The New York Personal Injury Blog

What's the Deal With That $6 Billion 9/11 Verdict?

What were your first thoughts when you heard that a $6 billion verdict was ordered in favor of the victims of 9/11? What about when you heard the list of defendants?

Osama Bin Laden, al Qaeda, the Taliban, Hezbollah … those names are not much of a surprise. They’re all terrorists. What about the Nation of Iran? Iran was also found at fault in the verdict.
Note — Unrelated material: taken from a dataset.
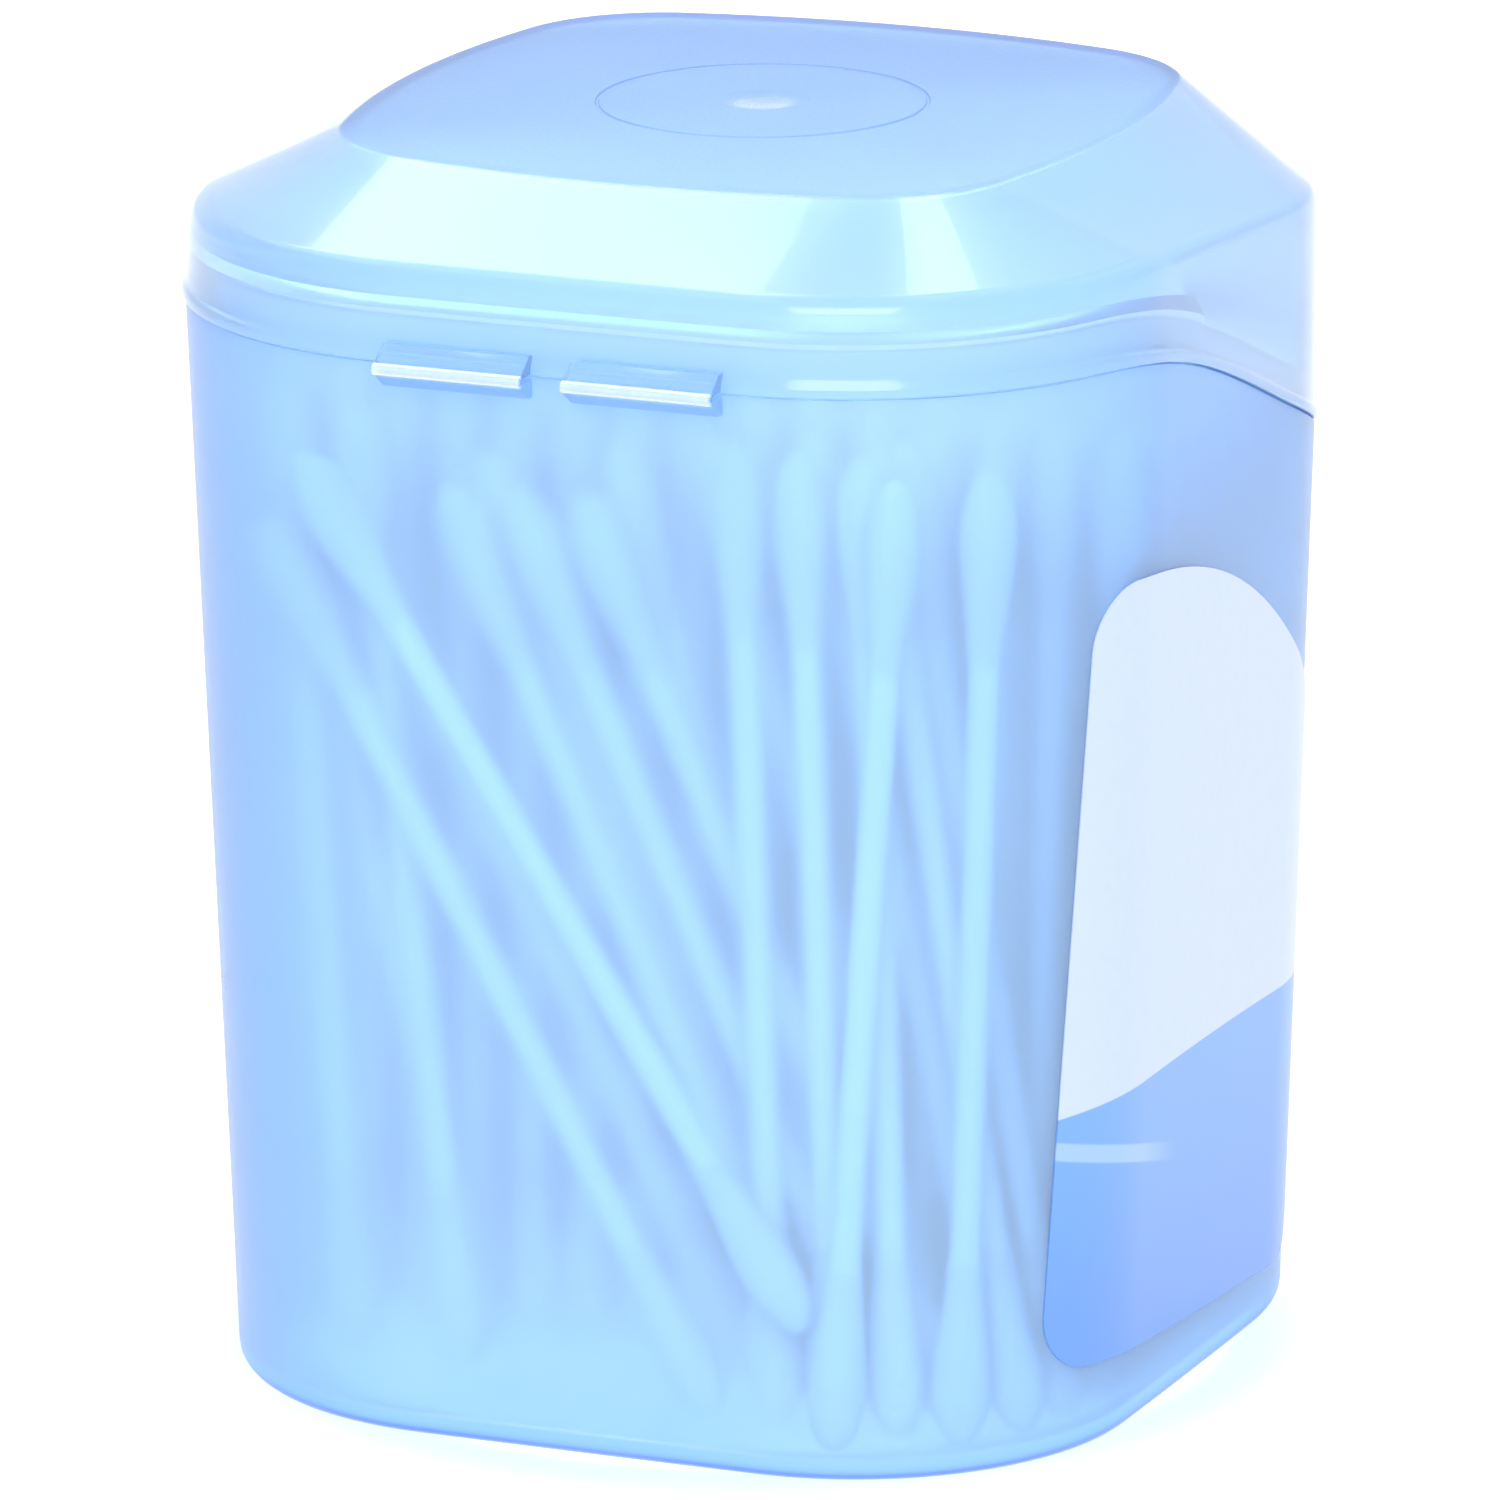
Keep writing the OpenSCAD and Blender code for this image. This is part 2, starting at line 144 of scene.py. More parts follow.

Legally, the case wasn’t much of a battle. The defendants never showed up. There was little done beyond a few legal pleadings. The verdict was ordered due to a default judgment, which is a legal way of saying that you lose because you didn’t play. To be clear:

There was no evidence presented.

There were no counter-arguments or defense attorneys.

There was no trial.

How much does that matter, legally? Not at all. If you are sued, and don’t show up, you lose via default judgment. It’s as simple as that.

Thanks to that default judgment, at least on paper, those responsible for 9/11 have been assigned the proper blame. And for those of us that didn’t know about Iran’s involvement, there’s a bit of an educational benefit to the verdict as well.

You’re probably also wondering what the odds are of the victims of 9/11 actually seeing any of that $6 billion? Ordinarily, when a verdict is entered and the defendant doesn’t pay up, their assets, such as houses and cars, can be seized and sold. The proceeds pay off the verdict. Any leftovers are returned to the defendant.

Well, Bin Laden is dead, and was reportedly broke before he died. His former comrades, al Qaeda and the Taliban don’t have anything left either. If they did have any assets outside of their little caves, our government has already seized them. The same goes for Hezbollah’s assets, since they are also a terrorist organization.

The really interesting defendant is Iran. Grand Ayatollah Ali Hosseini Khamenei seems to have known about the plot, aided the hijackers’ transit to the U.S., and provided some safe haven for al Qaeda members after 9/11.

Also, since they defaulted in court, legally, their assets in the United States could be seized. Does this mean that we’re going to foreclose on the Iranian embassy? Probably not. Any actual asset seizure would probably spark some powerful political headaches for President Obama.

Realistically, the $6 billion verdict means very little, at least in a tangible sense. But to the families of the victims, and even to the rest of us, it still brings a little bit of relief to know that someone has officially been found at fault.